General Motors CEO Mary Barra sat down with K.C. Crain, Group Publisher, Automotive News, for a conversation on her accomplishments. Barra graduated with an MBA from Stanford University receiving a GM Fellowship in 1988. “I love manufacturing. I heard of the fellowship program,” says Barra. Did you have a mentor? Barra notes “I have many mentors, I’m afraid to name names due to I will forget someone.” Did they have a ten-page dress code guideline? “It was lengthy,” she says. Tell us about the culture of GM? “We’ve been on a journey for a long time. We will only continue to grow. There is not an industry that is not changed by technology. I think we’ve made changes along the way. I am so proud of our team. I’m impatient. If it takes a little longer, I have no patience for that,” says Barra.
Tell us about the investment in Warren? “We are making a huge investment in Warren. We are hiring a lot of people from Silicon Valley. Millennials are very tech savvy. They are driving a lot of change, so I challenge them to go faster,” she says. Can GM create autonomous cars? “Yes, I definitely think we are working hard to accomplish that.” Do you think we can attract enough talent here? “Oh definitely, we have opportunities around the globe.” Anything else should be done to encourage women in the industry? “Tell women what a wonderful, exciting and diverse a career is in the auto industry,” says Barra.
The presentation of the awards to all 100 women lasted about two hours. Keith Crain, Chairman and Editor-in-Chief of Automotive News, welcomed everyone and told a story about hiring an intern to his company.

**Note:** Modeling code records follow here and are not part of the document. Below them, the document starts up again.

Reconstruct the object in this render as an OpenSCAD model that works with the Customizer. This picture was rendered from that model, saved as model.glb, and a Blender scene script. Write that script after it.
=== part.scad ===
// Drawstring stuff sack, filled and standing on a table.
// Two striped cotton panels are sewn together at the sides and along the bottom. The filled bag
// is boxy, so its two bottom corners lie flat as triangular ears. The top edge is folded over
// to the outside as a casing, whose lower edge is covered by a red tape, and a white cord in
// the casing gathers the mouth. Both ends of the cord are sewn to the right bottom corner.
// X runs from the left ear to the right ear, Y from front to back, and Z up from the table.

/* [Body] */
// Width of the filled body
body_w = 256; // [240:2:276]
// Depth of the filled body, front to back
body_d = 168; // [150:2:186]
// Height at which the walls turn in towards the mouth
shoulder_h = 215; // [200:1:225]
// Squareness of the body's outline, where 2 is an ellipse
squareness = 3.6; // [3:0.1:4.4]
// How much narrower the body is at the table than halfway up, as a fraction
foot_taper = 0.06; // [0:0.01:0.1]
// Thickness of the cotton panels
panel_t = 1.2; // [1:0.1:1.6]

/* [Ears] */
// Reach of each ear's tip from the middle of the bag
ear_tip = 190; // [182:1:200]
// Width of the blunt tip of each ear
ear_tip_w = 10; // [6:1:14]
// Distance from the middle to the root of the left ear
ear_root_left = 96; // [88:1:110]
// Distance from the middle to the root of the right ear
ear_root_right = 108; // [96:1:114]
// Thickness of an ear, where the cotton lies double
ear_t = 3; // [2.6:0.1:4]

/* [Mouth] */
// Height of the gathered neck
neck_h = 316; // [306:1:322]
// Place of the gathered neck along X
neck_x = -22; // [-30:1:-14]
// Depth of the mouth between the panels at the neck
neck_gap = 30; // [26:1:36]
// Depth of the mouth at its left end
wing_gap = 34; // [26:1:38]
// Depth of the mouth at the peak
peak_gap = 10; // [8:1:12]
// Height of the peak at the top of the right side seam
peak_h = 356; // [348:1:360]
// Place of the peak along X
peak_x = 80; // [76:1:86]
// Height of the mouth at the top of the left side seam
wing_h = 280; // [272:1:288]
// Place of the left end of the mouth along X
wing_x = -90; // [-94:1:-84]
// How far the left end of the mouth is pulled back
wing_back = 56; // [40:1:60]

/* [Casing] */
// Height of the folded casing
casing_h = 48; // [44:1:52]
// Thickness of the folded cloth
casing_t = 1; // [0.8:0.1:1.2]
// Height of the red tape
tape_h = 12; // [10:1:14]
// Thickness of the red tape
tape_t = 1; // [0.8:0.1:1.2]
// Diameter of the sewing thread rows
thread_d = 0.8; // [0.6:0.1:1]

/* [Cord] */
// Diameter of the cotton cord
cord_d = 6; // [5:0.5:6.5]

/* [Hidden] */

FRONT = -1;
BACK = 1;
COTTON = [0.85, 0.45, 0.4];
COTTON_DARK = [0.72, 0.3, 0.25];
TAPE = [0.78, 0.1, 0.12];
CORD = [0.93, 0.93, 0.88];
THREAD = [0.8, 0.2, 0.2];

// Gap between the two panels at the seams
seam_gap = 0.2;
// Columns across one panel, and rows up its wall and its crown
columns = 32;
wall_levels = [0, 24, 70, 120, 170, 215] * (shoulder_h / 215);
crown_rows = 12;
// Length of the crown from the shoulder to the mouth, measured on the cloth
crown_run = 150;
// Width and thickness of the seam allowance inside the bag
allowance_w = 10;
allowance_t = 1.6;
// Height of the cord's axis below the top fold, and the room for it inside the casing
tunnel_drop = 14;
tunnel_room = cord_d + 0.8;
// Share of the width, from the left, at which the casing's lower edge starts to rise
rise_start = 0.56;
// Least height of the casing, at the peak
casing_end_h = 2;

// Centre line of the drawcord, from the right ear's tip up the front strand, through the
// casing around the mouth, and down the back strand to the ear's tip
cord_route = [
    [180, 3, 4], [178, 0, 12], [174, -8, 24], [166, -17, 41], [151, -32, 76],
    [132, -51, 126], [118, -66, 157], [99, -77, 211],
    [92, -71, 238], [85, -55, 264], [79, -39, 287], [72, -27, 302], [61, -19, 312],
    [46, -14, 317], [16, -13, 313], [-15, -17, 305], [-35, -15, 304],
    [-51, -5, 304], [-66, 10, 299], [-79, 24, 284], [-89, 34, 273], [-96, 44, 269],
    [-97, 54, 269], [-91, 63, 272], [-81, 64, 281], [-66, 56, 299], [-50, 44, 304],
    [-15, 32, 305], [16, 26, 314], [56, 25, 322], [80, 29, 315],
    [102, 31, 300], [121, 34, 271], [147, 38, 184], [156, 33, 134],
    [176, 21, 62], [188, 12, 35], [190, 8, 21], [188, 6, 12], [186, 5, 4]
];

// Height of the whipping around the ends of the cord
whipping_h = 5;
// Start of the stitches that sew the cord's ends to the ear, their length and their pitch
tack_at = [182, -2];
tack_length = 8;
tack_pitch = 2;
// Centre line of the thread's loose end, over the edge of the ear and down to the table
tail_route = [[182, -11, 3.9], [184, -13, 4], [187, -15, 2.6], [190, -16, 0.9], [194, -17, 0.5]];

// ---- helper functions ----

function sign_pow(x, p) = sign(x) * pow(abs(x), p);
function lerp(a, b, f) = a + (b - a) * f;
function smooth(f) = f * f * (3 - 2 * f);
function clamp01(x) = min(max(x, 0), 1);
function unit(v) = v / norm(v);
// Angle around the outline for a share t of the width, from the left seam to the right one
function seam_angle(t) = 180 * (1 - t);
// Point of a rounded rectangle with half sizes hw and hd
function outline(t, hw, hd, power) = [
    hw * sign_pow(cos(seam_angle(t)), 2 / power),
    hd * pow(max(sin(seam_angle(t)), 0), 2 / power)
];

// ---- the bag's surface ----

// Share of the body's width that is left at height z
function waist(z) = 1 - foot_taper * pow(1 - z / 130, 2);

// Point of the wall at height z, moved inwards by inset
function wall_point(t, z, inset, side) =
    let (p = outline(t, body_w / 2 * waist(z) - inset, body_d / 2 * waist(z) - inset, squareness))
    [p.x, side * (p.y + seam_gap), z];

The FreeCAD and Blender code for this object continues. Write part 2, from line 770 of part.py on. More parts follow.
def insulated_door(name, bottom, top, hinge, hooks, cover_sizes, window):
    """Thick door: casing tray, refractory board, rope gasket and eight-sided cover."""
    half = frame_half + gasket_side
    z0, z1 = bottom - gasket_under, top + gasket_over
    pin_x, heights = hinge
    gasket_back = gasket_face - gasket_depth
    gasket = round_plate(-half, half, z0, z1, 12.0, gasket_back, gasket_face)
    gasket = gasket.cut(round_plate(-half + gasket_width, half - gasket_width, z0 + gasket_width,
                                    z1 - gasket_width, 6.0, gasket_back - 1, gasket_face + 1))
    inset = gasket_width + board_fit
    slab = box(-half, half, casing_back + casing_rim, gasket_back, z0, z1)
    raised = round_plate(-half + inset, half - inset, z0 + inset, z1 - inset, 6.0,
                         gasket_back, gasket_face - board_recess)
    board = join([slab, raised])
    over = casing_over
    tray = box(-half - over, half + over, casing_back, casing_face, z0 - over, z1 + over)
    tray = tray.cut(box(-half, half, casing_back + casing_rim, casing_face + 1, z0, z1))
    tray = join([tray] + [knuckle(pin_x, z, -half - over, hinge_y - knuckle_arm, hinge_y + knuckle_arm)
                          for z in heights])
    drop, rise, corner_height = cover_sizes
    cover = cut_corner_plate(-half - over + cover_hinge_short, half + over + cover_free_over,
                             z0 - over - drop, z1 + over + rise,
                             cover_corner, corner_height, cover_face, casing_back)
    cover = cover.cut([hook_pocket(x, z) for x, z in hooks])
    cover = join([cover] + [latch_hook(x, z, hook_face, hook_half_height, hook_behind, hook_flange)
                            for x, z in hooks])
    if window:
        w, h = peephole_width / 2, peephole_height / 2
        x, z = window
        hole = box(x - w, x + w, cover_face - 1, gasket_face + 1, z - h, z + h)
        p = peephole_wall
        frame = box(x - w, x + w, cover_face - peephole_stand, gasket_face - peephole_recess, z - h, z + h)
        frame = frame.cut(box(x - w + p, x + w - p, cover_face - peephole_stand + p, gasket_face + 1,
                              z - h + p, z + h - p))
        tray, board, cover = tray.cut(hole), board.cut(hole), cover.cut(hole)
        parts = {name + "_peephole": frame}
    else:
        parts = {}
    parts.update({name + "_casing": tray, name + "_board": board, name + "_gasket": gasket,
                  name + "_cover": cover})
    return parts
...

He was referring to Mary Beth Vander Schaaf, Managing Editor of Automotive News. Jason Stein, Publisher and Editor of Automotive News, noted that this is the fourth time in the past 15 years we are honoring 100 women in the automotive industry. This year’s honorees came from 54 companies, from manufacturers to engineers, dealer principals to designers. He thanked the 20 supporting sponsors.
Mary Beth Vander Schaaf added: “Isn’t it great to take the time to celebrate yourself? These leading women are on our list because of their accomplishments at work. I am proud to be the leader of this project.”
Janet Foutty, Federal Practice National Managing Director, Deloitte Consulting LLP, says “Events like this is so important. It demonstrates Deloitte focuses on women. We are not intent to stop there. We are grounded to commitment of women.”